There are a lot of kinks to work out, but reflecting on the first month of school, I’m pleased with the direction my students and I are moving.
Thursday, October 7, 2010
Monday, October 4, 2010
First Writing Assessment
This weekend I had the pleasure of reading my students' first major writing piece -- The Giver endings. They are really pretty good! (Nice work, Anita!) Since my goal is still to explore the most effective ways of giving writing feedback, I thought I'd blog about this first batch.
First, a summary of the assignment and process:
The kids always hate the ending of The Giver, so I give them the assignment of writing their own ending, using one of two jumping-off points in the book. They have to emulate Lois Lowry's narrative style (third person limited), genre (science fiction), and tone. We started by having a fish bowl discussion about the ending as Lowry wrote it. Then kids brainstormed, drafted, had peer conferences, and wrote a revision plan before revising. We had a mini lesson on revising, and I gave them a list of revision suggestions (make the beginning more exciting, change words, add description, add tension - arguments, challenges, problems - add dialogue, clarify confusing parts, remove boring parts, make ending more interesting). I was amazed with the time they took on revision. In my experience, kids usually race through this step, but they really got into it. Before editing, we had a mini lesson on punctuating dialogue (which was review from last year). I had to work one-on-one with a few kids who were having trouble, but most got it. We went into depth about dialogue that is interrupted by tags, and talked about varying the structure of dialogue. Kids edited, using a check list that I gave them (which included all of the conventions we've focused on so far this year), and then they peer-edited (but they weren't allowed to actually change anyone's writing -- just to make suggestions). Then we printed, stapled, and I went home to read.
Since changing my writing grade scale to M/N/S/O, I realized I no longer had to use a rubric that enumerated point value for everything. Still, I wanted to make sure that I gave feedback in a number of areas, so I made myself a template:
Writer:
Assignment: The Giver Ending
Ms. Paull’s feedback
Three things I liked:
One main suggestion:
Conventions to work on:
Grade (N/S/O): S
I put the template on my computer, and did not allow myself to hold a pen while reading. This kept me from marking up the kids' stories. Instead, I created a list for each kid of the conventions (mechanics) that they need to work on. I really liked doing this. It felt more useful that finding and marking each of their mistakes, but also addressed the goal of showing them what they need to work on. I also liked forcing myself to find 3 positive things to say, and to have the same number for each kid, regardless of the quality of their work. For the "one main suggestion," I limited myself to content and style, and left out mechanics (since that was already included elsewhere). When it came to deciding between N, S and O, it was still a bit difficult. I tended to give most kids S, with a few exceptional O's, and a few N's. I struggled with N's... There were definitely some pieces that "need improvement," but most of them also had some really positive things going on that I wanted to focus on. I'm still a bit torn about this... I think the more I use this grading scale, the more I'll feel comfortable distinguishing between an N and an S, and an S and an O.

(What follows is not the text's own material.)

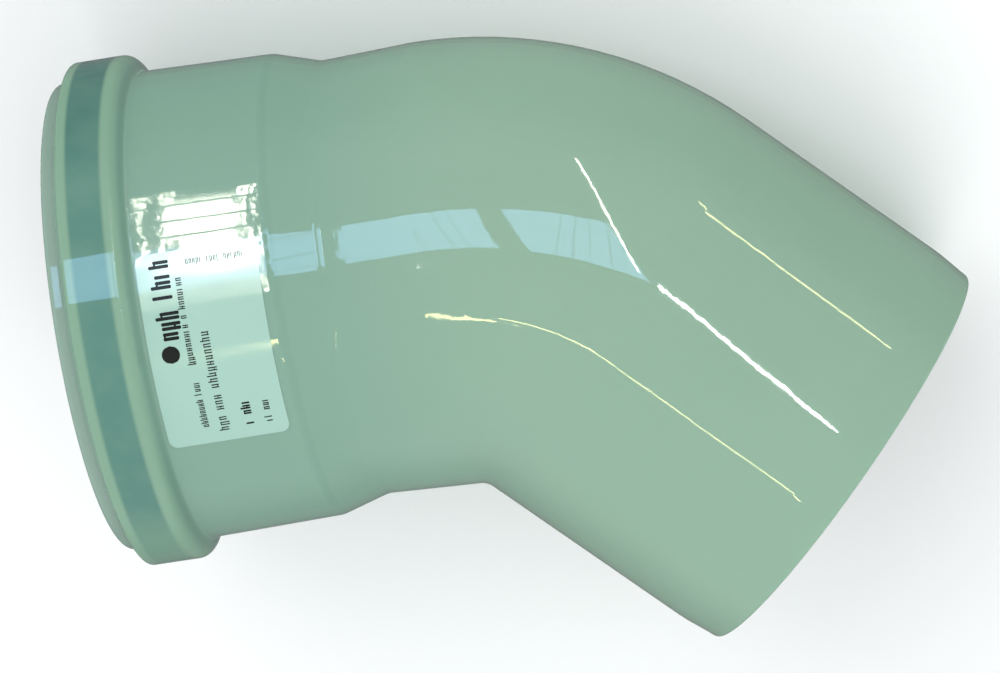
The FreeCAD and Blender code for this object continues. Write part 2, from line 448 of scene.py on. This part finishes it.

If you're still reading, thanks! And happy new school year!
First, a summary of the assignment and process:
The kids always hate the ending of The Giver, so I give them the assignment of writing their own ending, using one of two jumping-off points in the book. They have to emulate Lois Lowry's narrative style (third person limited), genre (science fiction), and tone. We started by having a fish bowl discussion about the ending as Lowry wrote it. Then kids brainstormed, drafted, had peer conferences, and wrote a revision plan before revising. We had a mini lesson on revising, and I gave them a list of revision suggestions (make the beginning more exciting, change words, add description, add tension - arguments, challenges, problems - add dialogue, clarify confusing parts, remove boring parts, make ending more interesting). I was amazed with the time they took on revision. In my experience, kids usually race through this step, but they really got into it. Before editing, we had a mini lesson on punctuating dialogue (which was review from last year). I had to work one-on-one with a few kids who were having trouble, but most got it. We went into depth about dialogue that is interrupted by tags, and talked about varying the structure of dialogue. Kids edited, using a check list that I gave them (which included all of the conventions we've focused on so far this year), and then they peer-edited (but they weren't allowed to actually change anyone's writing -- just to make suggestions). Then we printed, stapled, and I went home to read.
Since changing my writing grade scale to M/N/S/O, I realized I no longer had to use a rubric that enumerated point value for everything. Still, I wanted to make sure that I gave feedback in a number of areas, so I made myself a template:
Writer:
Assignment: The Giver Ending
Ms. Paull’s feedback
Three things I liked:
One main suggestion:
Conventions to work on:
Grade (N/S/O): S
I put the template on my computer, and did not allow myself to hold a pen while reading. This kept me from marking up the kids' stories. Instead, I created a list for each kid of the conventions (mechanics) that they need to work on. I really liked doing this. It felt more useful that finding and marking each of their mistakes, but also addressed the goal of showing them what they need to work on. I also liked forcing myself to find 3 positive things to say, and to have the same number for each kid, regardless of the quality of their work. For the "one main suggestion," I limited myself to content and style, and left out mechanics (since that was already included elsewhere). When it came to deciding between N, S and O, it was still a bit difficult. I tended to give most kids S, with a few exceptional O's, and a few N's. I struggled with N's... There were definitely some pieces that "need improvement," but most of them also had some really positive things going on that I wanted to focus on. I'm still a bit torn about this... I think the more I use this grading scale, the more I'll feel comfortable distinguishing between an N and an S, and an S and an O.
If you're still reading, thanks! And happy new school year!